I made it with time to spare to the Muziektheater, and my review of the performance, which was overwhelming (and not just because of its length) will appear this Wednesday on my other blog. To fortify myself for the walk home, I stopped by the pub next door (the Muziektheater, City Hall, and a nice bar run by Amstel Beer are all part of the same complex, along with an impressive monument to Amsterdam's deported Jews) for an Amstel and some bitterballen, which were some kind of meat croquettes I couldn't taste, served with coarse mustard.
The next day I'd reserved for a visit to the newly-redesigned Rijksmuseum. Unfortunately, it's not going to reopen until April, as I found out after I'd already bought my hotel room. Still, I figured, I could certainly pass a day in Amsterdam without getting bored. Sure enough: there's a new museum, the Hermitage, a branch of the famous museum in St. Petersburg, Russia. The Van Gogh museum is taking up some of its space, and the other is dedicated to a revolving look at the Russians' collection, and at the moment, it's showing Impressionists, of which the Hermitage has a large and famous collection.
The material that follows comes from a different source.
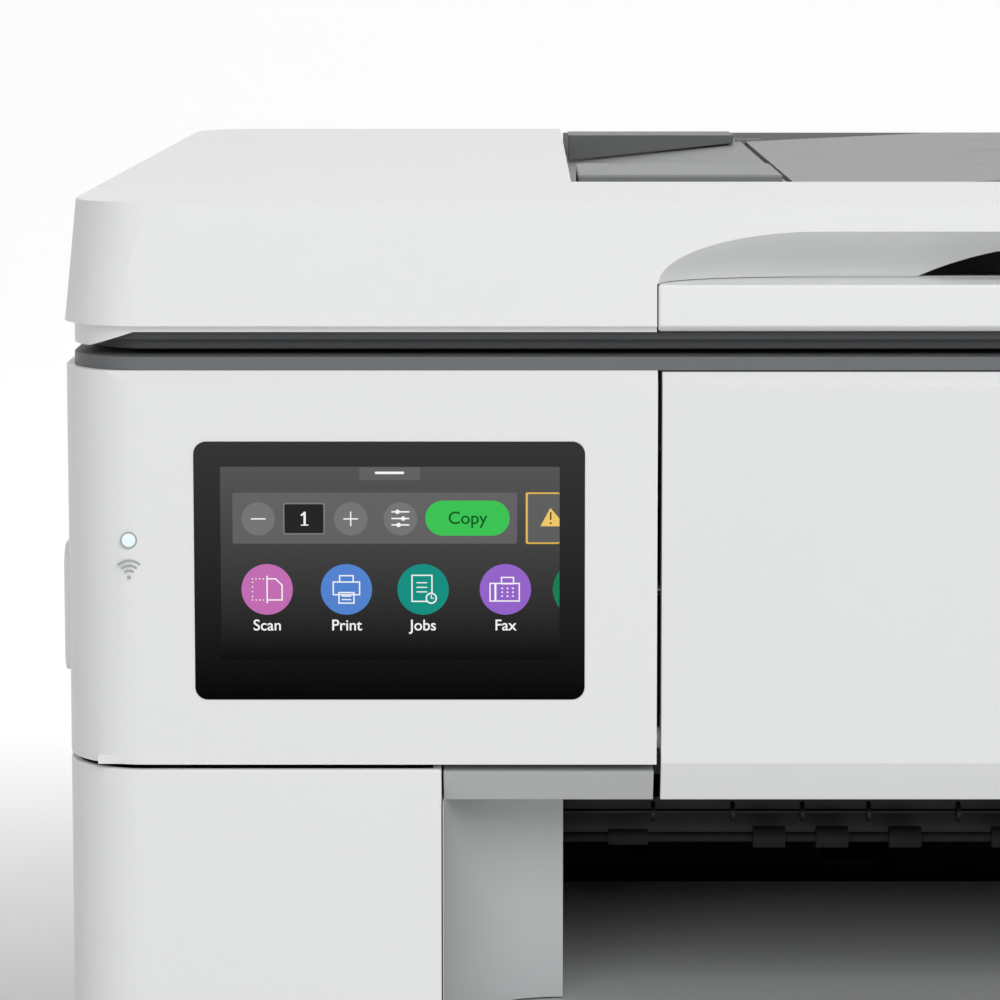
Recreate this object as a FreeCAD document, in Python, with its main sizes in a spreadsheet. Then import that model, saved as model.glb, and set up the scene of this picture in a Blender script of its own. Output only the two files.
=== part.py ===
"""A wide-format inkjet printer with scanner lid and document feeder, as a parametric FreeCAD document.

Frame: X to the printer's right as seen from the front, Y to the back, Z up.
The origin is on the surface that the feet stand on, in the middle of the width and depth.
Sizes are in millimetres and live in the sheet named Sizes.
"""

import FreeCAD
import Part
import Sketcher
import os
import re

Vector = FreeCAD.Vector
doc = FreeCAD.newDocument("InkjetPrinter")
nodes = {}

# alias: value
DIMENSIONS = {
    # casing, seen in plan
    "lidHalf": 291.5,           # half width at the lid's waist
    "frontLine": -233,          # the lid's front face
    "lidRear": 212,             # the lid's rear face
    "caseHalf": 291.1,          # half width of the casings
    "caseFront": -232.6,        # front face of the casings
    "caseRear": 223,            # rear face of the casings
    "corner": 23.2,             # upright corner radius
    "wall": 2.5,                # moulded wall
    "play": 0.3,                # gap round a moving piece
    "runFit": 0.05,             # radial clearance of a shaft in its hole
    # levels
    "footTop": 5,
    "floorTop": 8,
    "lowerTop": 221.9,          # lower casings
    "upperBottom": 223.4,       # upper casings
    "upperTop": 335,
    "ringTop": 338.8,           # scanner frame
    "lidFloor": 340.3,          # underside of the lid
    "skirtBottom": 341.5,       # lower edge of the lid's sides
    "skirtFront": 345.8,        # lower edge of the lid's front
    "waist": 347.7,             # widest level of the lid
    "lidTop": 382,
    # front openings
    "bayHalf": 184.2,           # half width of the opening for bay and trays
    "doorHalf": 122.2,          # half width of the front door
    "columnHalf": 123.5,        # the upper casings start here
    "mouthHalf": 149.5,         # half width of the output mouth
    "browTop": 221.4,
    "browBottom": 212.6,
    "bayFloor": 146,            # top of the output deck
    "deckBottom": 131.5,
    # front door
    "doorTop": 334.6,
    "doorBend": 223.7,
    "doorFoot": 212,
    "doorAxisY": -222,
    "doorAxisZ": 229,
    "doorPin": 3,
    # screen
    "screenX": -198.6,
    "screenZ": 278.65,
    "glassWide": 109.2,
    "glassHigh": 72.9,
    "lampX": -271.7,
    "lampZ": 287.4,
    "lampRadius": 1.9,
    # power button
    "buttonY": -192,
    "buttonZ": 262.7,
    "buttonLong": 24,
    "buttonHigh": 37.3,
    # trays
    "trayHalf": 181,
    "trayFrontHalf": 183.4,
    "trayRear": 198,
    "trayDeep": 24,
    "lowerTray": 10,            # underside of the lower tray
    "upperTray": 72,            # underside of the upper tray
    "frontHigh": 58,            # height of a tray's front
    "guideX": 150,              # side guides of a tray
    # print engine
    "engineHalf": 262,
    "engineFront": -175,
    "engineRear": 62,
    "engineFloor": 158,
    "engineTop": 298,
    "feedY": -70,
    "feedZ": 188,
    "feedRadius": 7,
    "outY": -163,
    "outZ": 185.8,
    "outRadius": 3.2,
    "starZ": 191.4,
    "platenTop": 195,
    "rodY": -5,
    "rodZ": 235,
    "rodRadius": 5,
    "parkX": 200,               # middle of the parked carriage
    "carriageWide": 110,
    "beltZ": 262,
    "beltY": 40,
    "pulleyX": 238,
    "pulleyRadius": 6.5,
    # scanner
    "tubHalf": 264,
    "tubDeep": 176,
    "tubBottom": 305,
    "glassLeft": -214,
    "glassRight": 222,
    "glassDeep": 152,
    "stripLeft": -246,
    "stripRight": -226,
    # lid
    "hingeY": 219,
    "hingeZ": 345,
    "hingeX": 150,
    "handleHalf": 123.4,
    "handleTop": 359.4,
    "handleRear": -207,
    "scoopFlat": 77.8,          # the scoop's straight part, half width
    "scoopHigh": 14.6,
    "scoopDeep": 25.6,
    # document feeder
    "feederX": -146,            # right edge of the feeder cover
    "feederY": -135,            # front edge of the feeder cover
    "feederSeam": 352,          # lower edge of the feeder cover's side
    "flapLeft": -75,
    "flapFront": -116,
    "flapRear": 178,
    "flapThick": 3,
    "guideRight": -81,
    "guideLeft": -144,
    "frontFence": -53,
    "rearFence": 157,
    "rollerX": -205,
    "rollerZ": 371.5,
}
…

It's also right next to the Muziektheater, and I'd begun to wish I'd been able to score a hotel room in that neighborhood, not only for convenience, but for learning another part of the city. But I walked over, snapping a nice entryway I'd passed a couple of times already.
Ah, yes, the embarrassment of riches...
The Hermitage show just turned out to be an embarrassment. €17.50 to get in (to be honest, this gets you van Gogh, too, but I'd had my fill of him last time I was here doing a story on the Patti Smith Band doing a bunch of gigs in a couple of days, one of which was at the van Gogh museum), and an impressive display area, starting with a lovely full-wall color reproduction of a painting of a bunch of people shopping for art in the 19th century. The opening blurb says that this is a rare show in that it hangs the art the Impressionists rejected right next to their own works. Weasel words: possibly because of their value, there are precious few Impressionists, and virtually no famous works, in the entire show. I'd say the ratio of academic/approved work to Impressionist is 75%/25%. We get a lot more context, but not much else, and the academic stuff is for the most part truly awful.
So with no desire to visit Vincent, I left after a little more than an hour, feeling burned. Now I had the whole day to explore Amsterdam and no goals. Which, if the weather held, would be perfect. A large glass building caught my eye and I walked off in its direction. As I suspected, it was the botanical gardens, which had a large tropical plant house, but when I got to the door, I realized that the majority of what was there was outside, and maybe early January wasn't the right time to visit. Another whopping entry fee just to stand in the greenhouse and breathe the moist green air? Tempting, but...no.
At this point, I got myself lost, but not totally: that GPS was still functioning. I saw a sign that said something about a Portugese synagogue, which was interesting, but I saw something else that looked interesting and walked at a 90º angle to the arrow to the synagogue. The thing I saw resolved into a huge old Dutch maritime vehicle, whether a trading boat or a warship was hard to tell, but it was vividly painted and apparently in the water. But when I got closer, I realized it was still a long way to this thing, and walked a little further and then back towards town -- or that's the way it looked.
I'm not sure where I was, or if I could get there again, but eventually I saw what appeared to be an outdoor market and headed towards it and the large building next to it, which turned out to be de Waag, part of the old city walls, the place of public execution, and, if its name is to be believed, a place where cargo was weighed. It's an impressive old pile, and just beyond it lies Amsterdam's Chinatown, which was worth a stroll.
This didn't turn out like I wanted, but in that right-hand window there's a sign in English that says "the place where the Chinese eat," which becomes meaningful when you realize that Holland has long promoted its Chinese food, a Chinese-Dutch hybrid just like the vast majority of the Indonesian food is a combination of various Indonesian cuisines and Dutch ideas. Some successful Chinese Dutch guy was going to expand his chain of Chinese-Dutch restaurants to the U.S., and I never did find out how that worked out -- nor have I eaten Chinese-Dutch. Anyway, Rotterdam is the right place to do that, not Amsterdam.
Instead, I found myself in what must have been the headshop district, and desiring a late lunch, since my taste buds had revived, so I wound up at a place called Pieminster, a Dutch outlet of a British chain of fast-food pie restaurants. Not bad at all!
That'll warm you up on a cold day!
After lunch, I trudged on, getting a bit tired, and eventually finding my way towards a place I recognized and, with some variations, back to the hotel. My last dinner was at Eat at Jo's, a pork chop, roast potatoes, steamed vegetables -- hey, I could have had this at home! Well, not the excellent IPA that's this month's special draft beer, I guess. But my taste buds were absent, and the food was well-cooked, and I got to talk to Erik some, so it was a nice close to this trip.
Saturday morning it was the whole routine in reverse, with the exception that the Thalys was so late getting into Paris that I had no option but to get between stations with the Metro. I returned to The Slum at about 7:45, found the supermarket still open and did some weekend shopping, and now feel refreshed by the trip and the once-in-a-lifetime performance I saw. And I don't think I'll need to travel again for, oh, maybe two or three more weeks!